Copy whichever lines contain the string "body".

Information shown:
'''

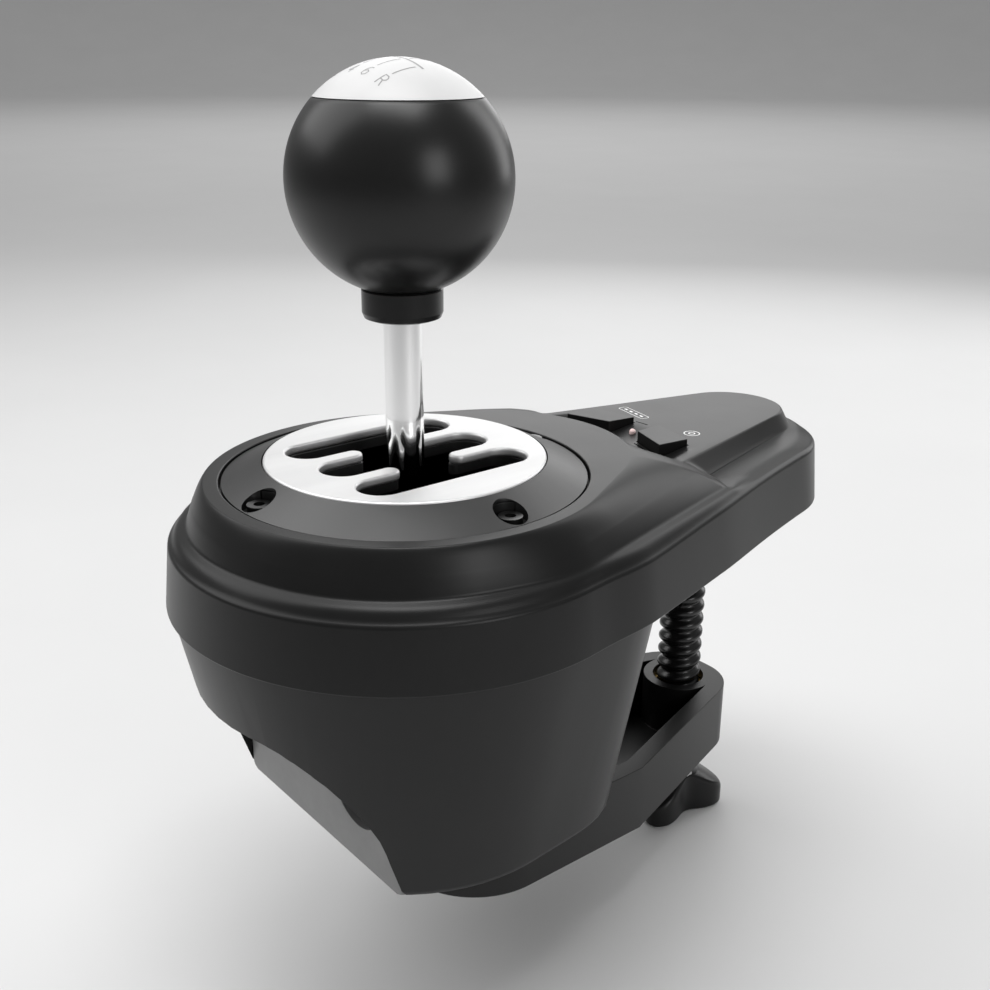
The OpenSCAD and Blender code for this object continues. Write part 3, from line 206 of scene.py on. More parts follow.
def case_profile(a):
    """Closed section of the upper case at angle a, outside first, then the inside back."""
    lines = TopLines(a)
    top_z = band_top(a)
    band = band_at(a, -BAND_EDGE)
    ledge = (band + LEDGE_SHARE * (lines.foot - band), FOOT_Z - LEDGE_SHARE * (FOOT_Z - top_z))
    stops = lines.stops()
    top = []
    for (start, _), (end, steps) in zip(stops, stops[1:]):
        for i in range(1, steps + 1):
            r = start + (end - start) * i / steps
            top.append((r, lines.height(a, r)))
    side = rounded([
        (band_at(a, BAND_FLARE - WALL), CASE_Z, 0),
        (band_at(a, BAND_FLARE), CASE_Z, 0.5),
        (band_at(a, TURN_FLARE * BAND_FLARE), top_z - TURN_DROP, 0.9),
        (band, top_z, 0.7),
        (*ledge, 2.2),
        (lines.foot, FOOT_Z, 0.8),
        (*top[0], 0),
    ])
    recess = rounded([
        (*top[-1], 0),
        (RECESS_R, RING_Z, 0.4),
        (RECESS_R, SEAT_Z, 0.2),
        (SEAT_IN_R, SEAT_Z, 0),
    ])
    inner_rim = min(lines.wall - SIDE_INSET, lines.rim - RIM_INSET)
    inner_flat = min(inner_rim - INNER_STEP, lines.flat - TOP_INSET)
    inner_low = min(inner_flat - INNER_STEP, lines.slope - TOP_INSET)
    inner_ring = min(inner_low - INNER_STEP, lines.ring - TOP_INSET)
    seat = min(SEAT_OUT_R, inner_ring - SEAT_STEP)
    inside = [
        (SEAT_IN_R, SEAT_LOW),
        (seat, SEAT_LOW),
        (seat, RING_Z - WALL - SEAT_STEP),
        (inner_ring, RING_Z - WALL),
        (inner_low, lines.height(a, lines.slope) - WALL),
        (inner_flat, lines.height(a, lines.flat) - WALL),
        (inner_rim, lines.height(a, lines.rim) - WALL),
        (lines.wall - WALL, shoulder_z(a, lines.wall) - SIDE_SINK),
        (lines.foot - FOOT_INSET, FOOT_Z - WALL),
        (band_at(a, -WALL), top_z - WALL),
    ]
    return side + top[1:-1] + recess + inside


# Mesh helpers; points are in millimetres

# Angles in degrees over which an edge stays hard, by kind of surface
CUT_EDGE, CASE_EDGE, SOFT_EDGE, THREAD_EDGE, ROUND_EDGE = 30, 34, 40, 50, 60


def link_mesh(name, points, faces):
    mesh = bpy.data.meshes.new(name)
    mesh.from_pydata([[c * MM for c in p] for p in points], [], faces)
    mesh.validate()
    piece = bpy.data.objects.new(name, mesh)
    bpy.context.scene.collection.objects.link(piece)
    return piece


def mesh_piece(name, points, faces, body, nodes, look, smooth_angle):
    """Object from points, riding on a body and standing for CAD nodes."""
    piece = link_mesh(name, points, faces)
    finish_piece(piece, body, nodes, look, smooth_angle)
    return piece


def finish_piece(piece, body, nodes, look, smooth_angle):
    soften(piece.data, smooth_angle)
    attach(piece, body)
    if nodes:
        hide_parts(*nodes)
    piece.data.materials.clear()
    piece.data.materials.append(MATERIALS[look])


def soften(mesh, angle):
    """Smooth shading with edges over the angle kept sharp, normals outwards."""
    work = bmesh.new()
    work.from_mesh(mesh)
    bmesh.ops.recalc_face_normals(work, faces=work.faces)
    limit = math.radians(angle)
    for face in work.faces:
        face.smooth = True
    for edge in work.edges:
        edge.smooth = not (len(edge.link_faces) == 2 and edge.calc_face_angle(0) > limit)
    work.to_mesh(mesh)
    work.free()


def grid_faces(rows, columns, close_rows=False, close_columns=False):
    """Quads over a grid whose point (i, k) has the index i * columns + k."""
    faces = []
    for i in range(rows if close_rows else rows - 1):
        for k in range(columns if close_columns else columns - 1):
            j, m = (i + 1) % rows, (k + 1) % columns
            faces.append((i * columns + k, i * columns + m, j * columns + m, j * columns + k))
    return faces


def baked(piece):
    """Applies the piece's modifiers to its mesh."""
    bpy.context.view_layer.update()
    depsgraph = bpy.context.evaluated_depsgraph_get()
    result = bpy.data.meshes.new_from_object(piece.evaluated_get(depsgraph))
    old = piece.data
    piece.modifiers.clear()
    piece.data = result
    bpy.data.meshes.remove(old)


def even_shading(piece):
    """Large faces shade evenly up to their softened edges."""
    modifier = piece.modifiers.new("normals", "WEIGHTED_NORMAL")
    modifier.keep_sharp = True
    baked(piece)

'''

Finished exercise:
def mesh_piece(name, points, faces, body, nodes, look, smooth_angle):
    """Object from points, riding on a body and standing for CAD nodes."""
    finish_piece(piece, body, nodes, look, smooth_angle)
def finish_piece(piece, body, nodes, look, smooth_angle):
    attach(piece, body)